In any event, the temperature for a gas furnace is typically between 105° and 125° and I would imagine that the ECM is ramping up and down with the gas valve to maintain air temperatures in that range.

So I think it is helping your comfort, but I don’t think the ECM is helping gas usage in any appreciable way.

I agree with Raindog. ECM is about comfort.

If you’re referring to the fan flow rate, yes.

Heat output is the same.

Efficiency of gas usage is the same.

But, because its being transferred to less air, the temperature will be warmer.

(although the fan will be using less electricity…)

After making this OP, and reading up on it some more, I realized I was a little confused in my initial thinking about the ECM and gas usage efficiency.

I often overanalyze things, and this becomes a problem when I read things that are not descriptive enough - such as those types of things written in articles for laymen, or marketing material. At a high level, those types of texts basically appear to say that with a variable speed motor, efficiency is improved - and since they generally speak about gas efficiency (via multi-stage gas valve, proper sizing of the units, etc) prior to mentioning the ECM motor, I drew the conclusion that the ECM motor also helps reduce gas usage. However, they are speaking of electical efficiency.

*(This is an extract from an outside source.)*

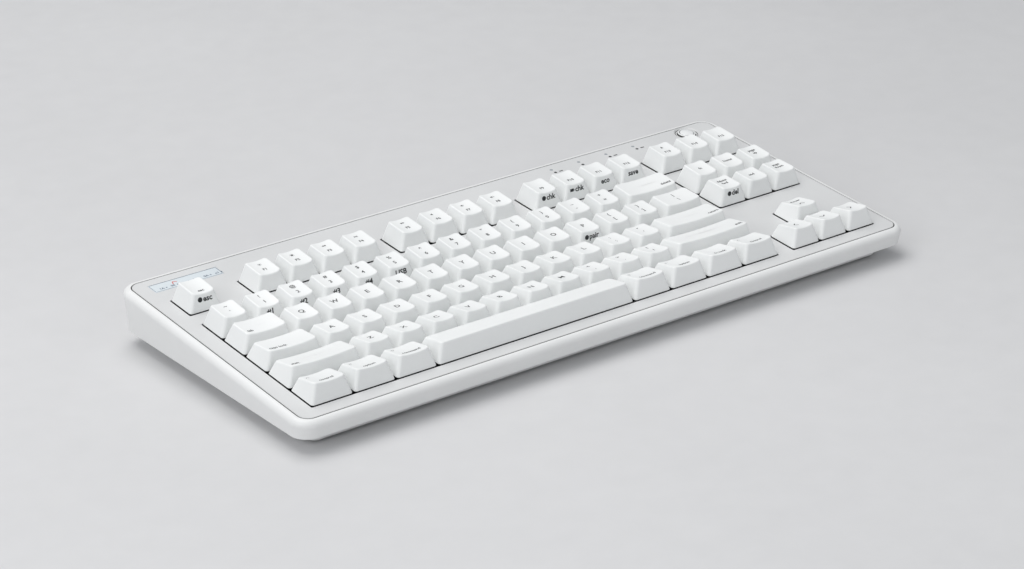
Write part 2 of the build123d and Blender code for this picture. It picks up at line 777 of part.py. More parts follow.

In this case, there was something in the back of my mind about that initial conclusion that didn’t make sense - so I just needed to either figure out what I was missing, or be validated in thinking that gas usage doesn’t change with the ECM motor.

Good point, and all true.

There is the appliance’s gas efficiency (and vis a vis older appliances), and then the electrical efficiency (here too, vis a vis older appliances) and also the overall combined efficiency gains; gas and electric.

An ECM motor draws about 1/4 to 1/3 the current of a similar PSC motor, so even the electrical savings are significant.